Rappi is an app which offers delivery of nearly every consumer good imaginable. For their CEO 2020 was a year of success. The strict lockdown meant considerable growth for the company, resulting in the estimated worth of around $3.5 billion.
Despite the massive upsurge in revenue over the course of the pandemic prices have risen for clients; however, the money paid to employees per delivery has decreased, leaving workers to survive almost entirely on tips.
Rappi’s director of affairs, Juan Sebastián Rozo, announced that vaccines will be offered to just 5% of its workforce, with enough doses to fully vaccinate a mere 2,000 of their roughly 40,000 delivery workers in eligible cities.
This appallingly small proportion of people will be chosen from the employees who “deliver the most orders, spend the most time logged into the app and because of that are the most exposed.”
Workers will be made to compete with one another in a bid to prove they are among the most hardworking employees and therefore win themselves one of the few available vaccines. This is a clear display of the capitalist view that people are only deserving of survival if they are willing to work themselves to the bone.
This ‘Hunger games’ like decision is the result of the government not introducing any guidelines on how the companies should handle the vaccine distribution. They have allowed individual businesses to decide who gets to be vaccinated and who doesn’t, based on any criteria that benefits the business.

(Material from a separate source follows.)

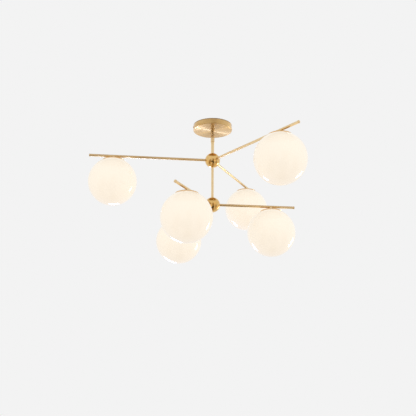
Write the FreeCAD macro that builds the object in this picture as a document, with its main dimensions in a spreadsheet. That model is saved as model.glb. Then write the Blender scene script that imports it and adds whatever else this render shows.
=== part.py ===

The plan also disproportionately impacts Rappi’s migrant employees. One of the workers, Héctor Reyes, estimates that 80% of people who work for the company as, what the business terms, “collaborators” are Venezuelan migrants, many of whom lack official documentation or are irregular migrants, making them ineligible for the government provided vaccinations at the present time.
Rappi’s vaccination announcement raised an outcry from the public in Colombia, with many people taking to social media to describe the idea as “macabre”, “dystopian” and a “cynical attempt at using a crisis to improve productivity”.
The reaction has caused the company to release yet another statement, backtracking somewhat. It has now been declared that the vaccines will go to the hardest workers historically, rather than asking workers to compete going forward. Ultimately, we see that capitalism, a system based on profit, cannot work for public benefit.
Capitalism does nothing but hold back our fight against the coronavirus. This wretched system is unable to do what is necessary to put a stop to this health crisis.
Throughout the pandemic, we have been shown time and again just how urgent the need is for socialism, so that we can expropriate the enormous wealth from the hands of the capitalists and use it as part of a democratically planned economy to rid the world of the coronavirus and to preserve human life.